Gain isn't too interesting so let's try something a bit cooler like Reverb.

In [None]:
reverb = pymc.processors.Reverb(block_size=512, sample_rate=44100)
reverb.parameters.dry_mix.value = 0.3
reverb.parameters.wet_mix.value = 0.03
reverb.parameters.room_size.value = 0.7

# the output of the reverb is always stereo
y = np.empty(shape=(x.shape[0],2))

for n in range(x.shape[0]//512):
    start = n * 512
    stop = start + 512
    y[start:stop] = reverb.process(x[start:stop])
      
ipd.display(ipd.Audio(data=x, rate=fs, normalize=True))
ipd.display(ipd.Audio(data=y.T, rate=fs, normalize=True))

## Parameter

I may have lied slightly, the `Parameter` class is slightly lower than the `Processor` class and every processor contains a list of `Parameters`. These parameters help to define the operation of the processor and provide an interface for the user to change its behaviour. 

To see all the parameters for a processor just call the print function on a processor's `ParameterList` object.

In [None]:
print(reverb.parameters)

You'll notice that every parameter has a name (string) as well as a current `value`. It also has a kind designation which is basically the parameter's type. It also has a default value so that it can be reset and a range that defines a min and max values. In the case of the string kind there is a list of possible options instead. We saw in the above examples how to modify the `value` of any parameter, but the most useful behaviour here is the `randmoize()` method.

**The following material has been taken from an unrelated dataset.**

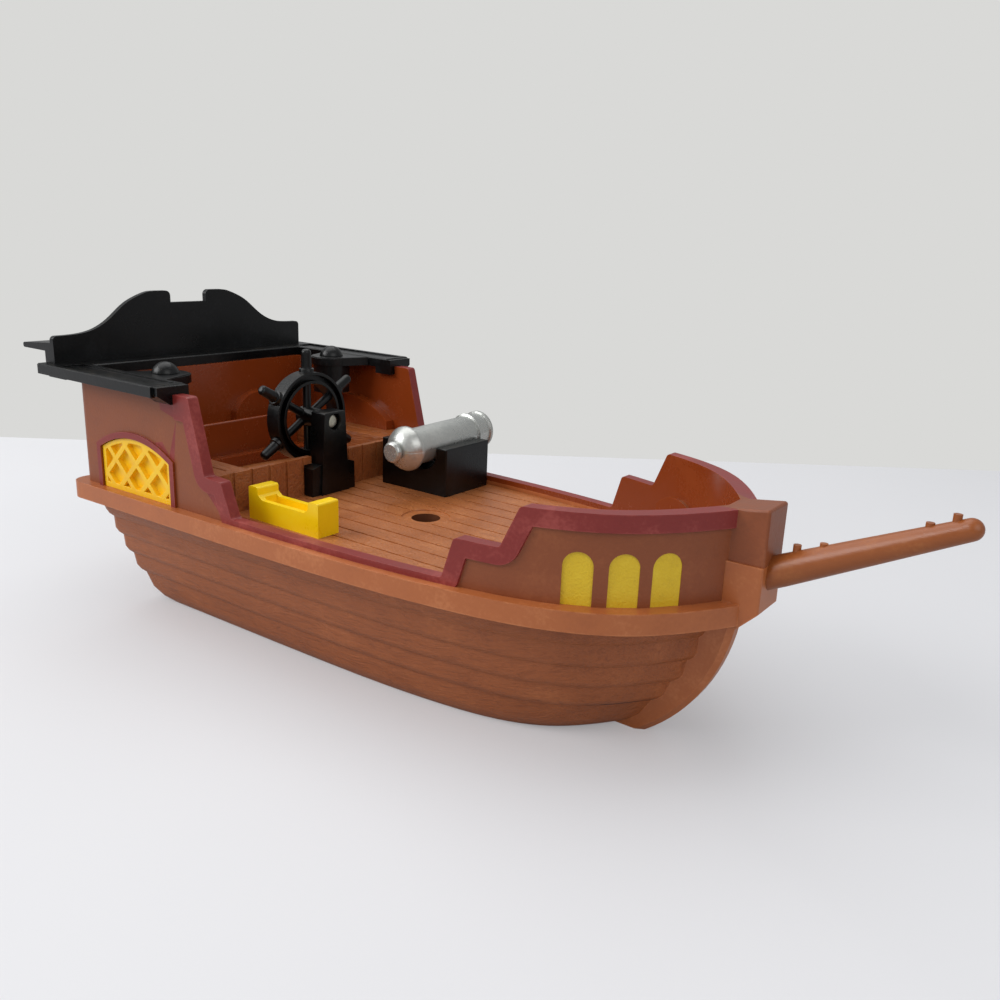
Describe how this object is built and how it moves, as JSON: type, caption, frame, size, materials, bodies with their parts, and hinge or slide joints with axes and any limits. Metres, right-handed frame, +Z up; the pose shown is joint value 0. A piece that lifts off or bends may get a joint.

We can actually call the `randomize()` method for the reverb processor and it will go through and indivually call the `randomize()` method for each of its parameters. We see below that the values have been randomized. What we don't see is that something special is going on behind the scenes with regards to how each parameter gets randomized. To keep it short, when a `Parameter` is defined the creator can specify whether they want to sample new values from a uniform distribution or from a Gaussian (with defined mean and stddev). We won't get into this more now.

In [None]:
reverb.randomize()
print(reverb.parameters)

Also see what happens if we try to change a parameter value to something beyond its valid range.

In [None]:
#reverb.parameters.width.value = 1.1

## Channel

The next level is the `Channel`. A Channel contains a number of processors, and when a block of data is passed to a channel it will apply all of its processors to that data in series. There are actually three kinds of processors in a channel: pre-processors, core-processors, and post-procesors. The reason for the distinctions in that during the `randomize()` process for a channel this ensure that only the core-processors can have their order shuffled. The pre and post-processors will always retain the order they are initiatlized to. This is needed for example for things like the `Panner`, which we want to ALWAYS be the last element in the signal chain for the channel. 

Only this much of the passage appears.